**Task objective**
Write the records out again, keeping each line exactly as it is.

**Records for this task**
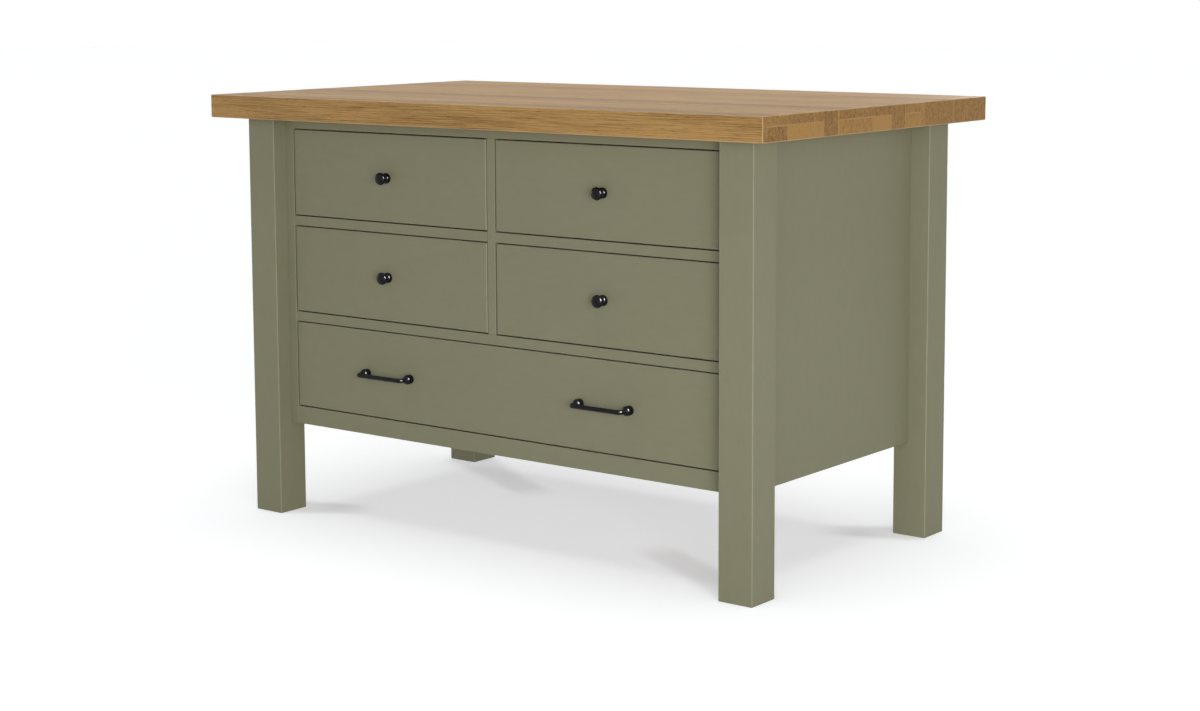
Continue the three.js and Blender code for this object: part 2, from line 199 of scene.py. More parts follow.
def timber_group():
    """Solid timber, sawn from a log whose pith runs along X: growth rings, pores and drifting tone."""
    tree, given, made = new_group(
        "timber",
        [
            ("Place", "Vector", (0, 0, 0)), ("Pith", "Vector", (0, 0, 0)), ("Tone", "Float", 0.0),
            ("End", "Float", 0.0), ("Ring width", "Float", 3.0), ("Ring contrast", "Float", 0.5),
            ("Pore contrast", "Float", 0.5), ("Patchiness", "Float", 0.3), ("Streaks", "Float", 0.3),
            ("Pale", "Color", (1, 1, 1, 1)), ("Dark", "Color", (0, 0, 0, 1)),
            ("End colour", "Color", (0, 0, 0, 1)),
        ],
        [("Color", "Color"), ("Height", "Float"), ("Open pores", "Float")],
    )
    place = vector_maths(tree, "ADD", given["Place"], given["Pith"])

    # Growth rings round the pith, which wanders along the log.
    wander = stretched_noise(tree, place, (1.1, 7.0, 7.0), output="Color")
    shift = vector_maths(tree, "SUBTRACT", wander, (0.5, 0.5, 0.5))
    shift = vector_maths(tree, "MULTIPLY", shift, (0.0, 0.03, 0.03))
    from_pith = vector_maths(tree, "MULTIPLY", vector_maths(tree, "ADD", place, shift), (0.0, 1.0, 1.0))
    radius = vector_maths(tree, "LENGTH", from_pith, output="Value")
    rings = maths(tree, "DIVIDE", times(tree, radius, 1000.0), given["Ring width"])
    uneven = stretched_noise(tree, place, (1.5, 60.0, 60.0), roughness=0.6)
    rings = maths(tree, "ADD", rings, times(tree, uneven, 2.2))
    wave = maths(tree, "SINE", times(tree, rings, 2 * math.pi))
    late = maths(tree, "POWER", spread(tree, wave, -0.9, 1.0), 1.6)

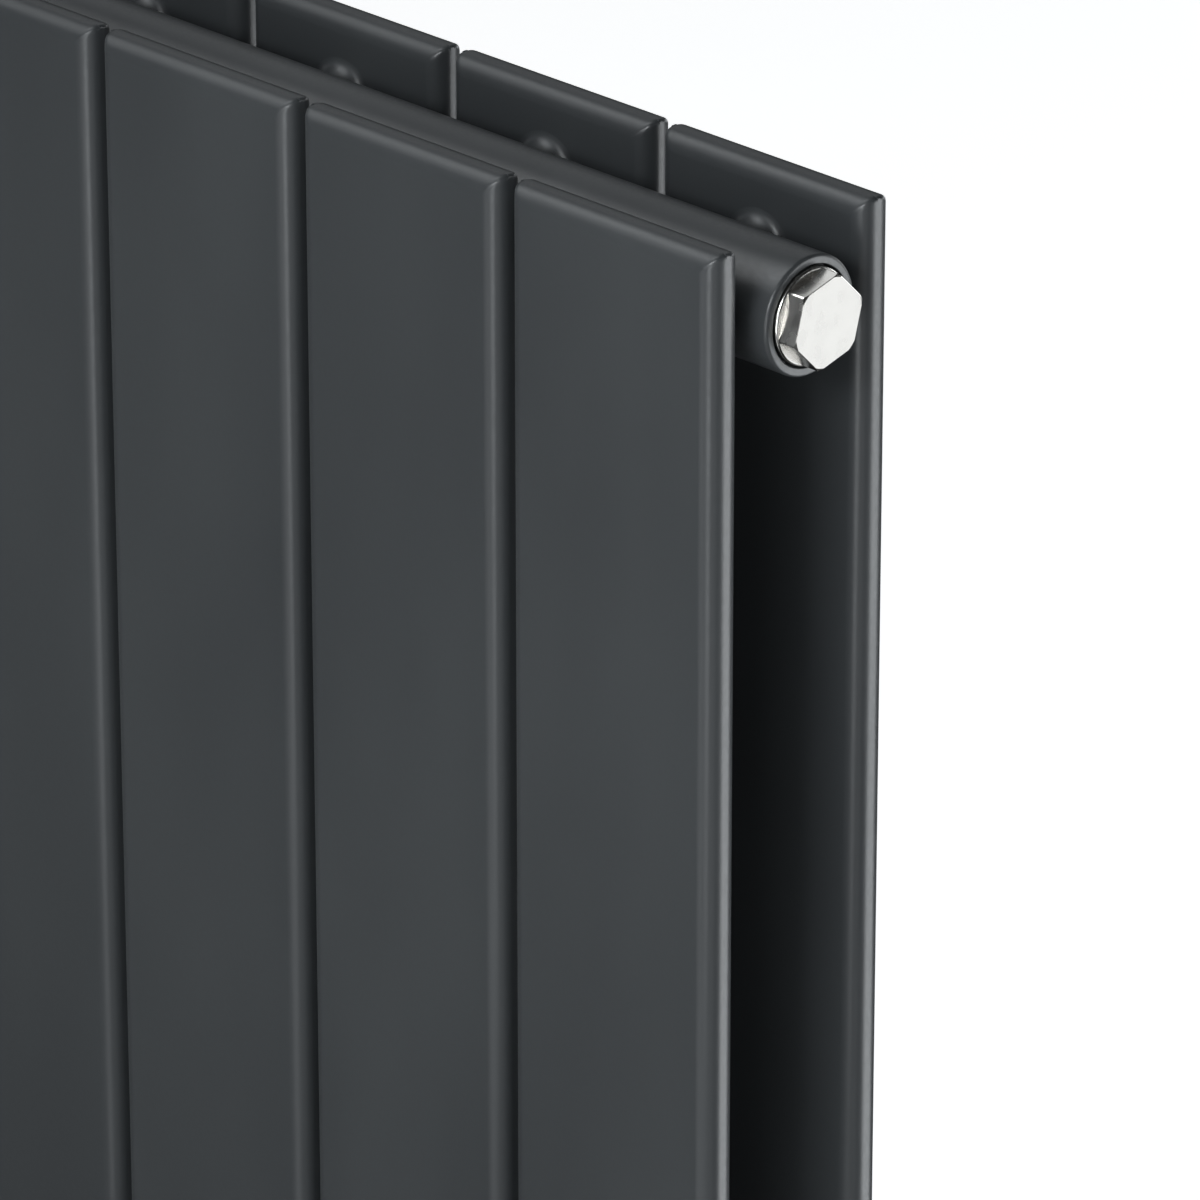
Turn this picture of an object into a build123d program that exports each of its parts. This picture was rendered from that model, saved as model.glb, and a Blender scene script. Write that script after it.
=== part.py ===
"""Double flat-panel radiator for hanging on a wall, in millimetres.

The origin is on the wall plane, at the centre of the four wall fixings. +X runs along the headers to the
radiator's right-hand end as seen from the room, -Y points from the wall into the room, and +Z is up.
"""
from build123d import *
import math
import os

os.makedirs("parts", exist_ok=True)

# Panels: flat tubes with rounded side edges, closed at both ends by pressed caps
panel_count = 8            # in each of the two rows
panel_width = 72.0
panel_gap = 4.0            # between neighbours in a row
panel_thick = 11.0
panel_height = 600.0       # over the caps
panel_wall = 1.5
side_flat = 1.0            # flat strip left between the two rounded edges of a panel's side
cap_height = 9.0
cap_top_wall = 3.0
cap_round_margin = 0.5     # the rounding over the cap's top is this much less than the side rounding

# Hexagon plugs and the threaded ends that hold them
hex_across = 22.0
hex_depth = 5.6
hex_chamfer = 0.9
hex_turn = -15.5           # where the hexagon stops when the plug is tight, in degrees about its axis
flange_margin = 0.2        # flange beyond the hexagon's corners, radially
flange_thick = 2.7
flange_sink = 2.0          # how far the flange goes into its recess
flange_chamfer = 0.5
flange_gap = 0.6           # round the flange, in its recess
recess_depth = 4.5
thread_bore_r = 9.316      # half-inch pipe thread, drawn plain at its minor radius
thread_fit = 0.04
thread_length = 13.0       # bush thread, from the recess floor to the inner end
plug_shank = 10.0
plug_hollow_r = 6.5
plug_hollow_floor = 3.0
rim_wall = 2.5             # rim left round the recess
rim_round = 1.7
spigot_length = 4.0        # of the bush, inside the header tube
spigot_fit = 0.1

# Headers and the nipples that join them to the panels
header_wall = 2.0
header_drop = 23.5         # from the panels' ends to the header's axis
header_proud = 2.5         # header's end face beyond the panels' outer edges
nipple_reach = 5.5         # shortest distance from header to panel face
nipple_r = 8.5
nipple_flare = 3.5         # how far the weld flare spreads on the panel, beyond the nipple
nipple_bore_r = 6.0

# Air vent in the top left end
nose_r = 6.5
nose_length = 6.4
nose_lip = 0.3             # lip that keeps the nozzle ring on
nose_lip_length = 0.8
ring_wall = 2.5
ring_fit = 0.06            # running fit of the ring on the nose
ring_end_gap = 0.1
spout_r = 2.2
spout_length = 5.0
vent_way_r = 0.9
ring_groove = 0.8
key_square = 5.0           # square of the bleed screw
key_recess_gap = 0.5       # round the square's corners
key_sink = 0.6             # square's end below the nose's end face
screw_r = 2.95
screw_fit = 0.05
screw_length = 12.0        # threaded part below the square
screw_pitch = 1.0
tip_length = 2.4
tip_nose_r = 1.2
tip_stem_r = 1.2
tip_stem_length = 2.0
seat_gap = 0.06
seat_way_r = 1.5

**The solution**
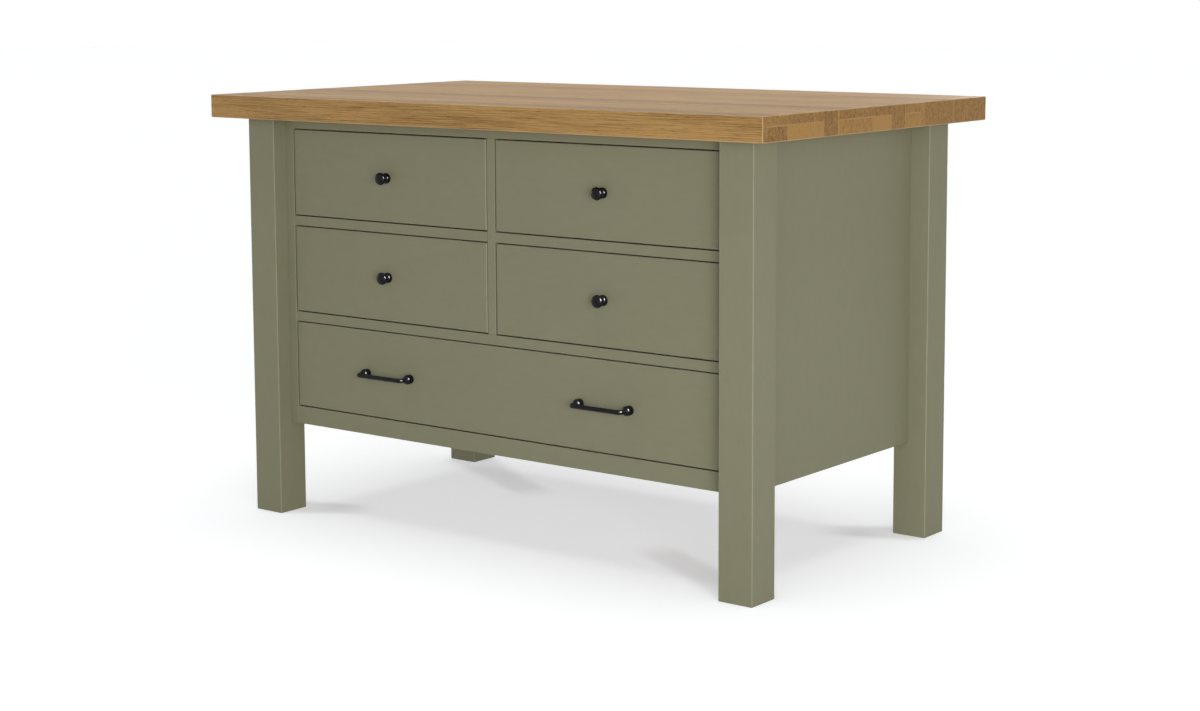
Continue the three.js and Blender code for this object: part 2, from line 199 of scene.py. More parts follow.
def timber_group():
    """Solid timber, sawn from a log whose pith runs along X: growth rings, pores and drifting tone."""
    tree, given, made = new_group(
        "timber",
        [
            ("Place", "Vector", (0, 0, 0)), ("Pith", "Vector", (0, 0, 0)), ("Tone", "Float", 0.0),
            ("End", "Float", 0.0), ("Ring width", "Float", 3.0), ("Ring contrast", "Float", 0.5),
            ("Pore contrast", "Float", 0.5), ("Patchiness", "Float", 0.3), ("Streaks", "Float", 0.3),
            ("Pale", "Color", (1, 1, 1, 1)), ("Dark", "Color", (0, 0, 0, 1)),
            ("End colour", "Color", (0, 0, 0, 1)),
        ],
        [("Color", "Color"), ("Height", "Float"), ("Open pores", "Float")],
    )
    place = vector_maths(tree, "ADD", given["Place"], given["Pith"])

    # Growth rings round the pith, which wanders along the log.
    wander = stretched_noise(tree, place, (1.1, 7.0, 7.0), output="Color")
    shift = vector_maths(tree, "SUBTRACT", wander, (0.5, 0.5, 0.5))
    shift = vector_maths(tree, "MULTIPLY", shift, (0.0, 0.03, 0.03))
    from_pith = vector_maths(tree, "MULTIPLY", vector_maths(tree, "ADD", place, shift), (0.0, 1.0, 1.0))
    radius = vector_maths(tree, "LENGTH", from_pith, output="Value")
    rings = maths(tree, "DIVIDE", times(tree, radius, 1000.0), given["Ring width"])
    uneven = stretched_noise(tree, place, (1.5, 60.0, 60.0), roughness=0.6)
    rings = maths(tree, "ADD", rings, times(tree, uneven, 2.2))
    wave = maths(tree, "SINE", times(tree, rings, 2 * math.pi))
    late = maths(tree, "POWER", spread(tree, wave, -0.9, 1.0), 1.6)

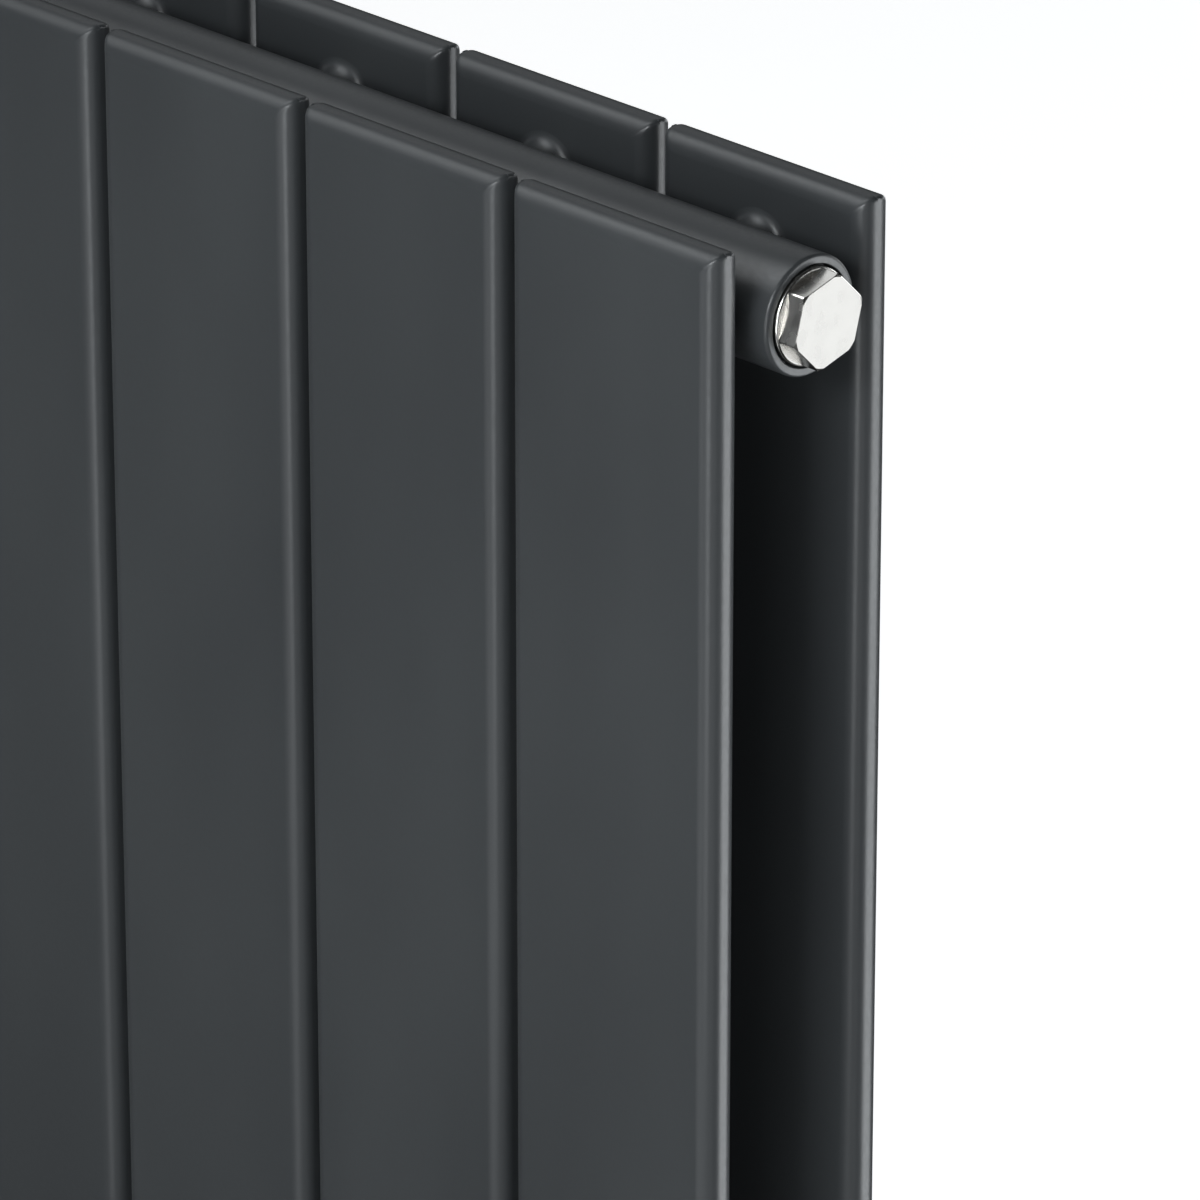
Turn this picture of an object into a build123d program that exports each of its parts. This picture was rendered from that model, saved as model.glb, and a Blender scene script. Write that script after it.
=== part.py ===
"""Double flat-panel radiator for hanging on a wall, in millimetres.

The origin is on the wall plane, at the centre of the four wall fixings. +X runs along the headers to the
radiator's right-hand end as seen from the room, -Y points from the wall into the room, and +Z is up.
"""
from build123d import *
import math
import os

os.makedirs("parts", exist_ok=True)

# Panels: flat tubes with rounded side edges, closed at both ends by pressed caps
panel_count = 8            # in each of the two rows
panel_width = 72.0
panel_gap = 4.0            # between neighbours in a row
panel_thick = 11.0
panel_height = 600.0       # over the caps
panel_wall = 1.5
side_flat = 1.0            # flat strip left between the two rounded edges of a panel's side
cap_height = 9.0
cap_top_wall = 3.0
cap_round_margin = 0.5     # the rounding over the cap's top is this much less than the side rounding

# Hexagon plugs and the threaded ends that hold them
hex_across = 22.0
hex_depth = 5.6
hex_chamfer = 0.9
hex_turn = -15.5           # where the hexagon stops when the plug is tight, in degrees about its axis
flange_margin = 0.2        # flange beyond the hexagon's corners, radially
flange_thick = 2.7
flange_sink = 2.0          # how far the flange goes into its recess
flange_chamfer = 0.5
flange_gap = 0.6           # round the flange, in its recess
recess_depth = 4.5
thread_bore_r = 9.316      # half-inch pipe thread, drawn plain at its minor radius
thread_fit = 0.04
thread_length = 13.0       # bush thread, from the recess floor to the inner end
plug_shank = 10.0
plug_hollow_r = 6.5
plug_hollow_floor = 3.0
rim_wall = 2.5             # rim left round the recess
rim_round = 1.7
spigot_length = 4.0        # of the bush, inside the header tube
spigot_fit = 0.1

# Headers and the nipples that join them to the panels
header_wall = 2.0
header_drop = 23.5         # from the panels' ends to the header's axis
header_proud = 2.5         # header's end face beyond the panels' outer edges
nipple_reach = 5.5         # shortest distance from header to panel face
nipple_r = 8.5
nipple_flare = 3.5         # how far the weld flare spreads on the panel, beyond the nipple
nipple_bore_r = 6.0

# Air vent in the top left end
nose_r = 6.5
nose_length = 6.4
nose_lip = 0.3             # lip that keeps the nozzle ring on
nose_lip_length = 0.8
ring_wall = 2.5
ring_fit = 0.06            # running fit of the ring on the nose
ring_end_gap = 0.1
spout_r = 2.2
spout_length = 5.0
vent_way_r = 0.9
ring_groove = 0.8
key_square = 5.0           # square of the bleed screw
key_recess_gap = 0.5       # round the square's corners
key_sink = 0.6             # square's end below the nose's end face
screw_r = 2.95
screw_fit = 0.05
screw_length = 12.0        # threaded part below the square
screw_pitch = 1.0
tip_length = 2.4
tip_nose_r = 1.2
tip_stem_r = 1.2
tip_stem_length = 2.0
seat_gap = 0.06
seat_way_r = 1.5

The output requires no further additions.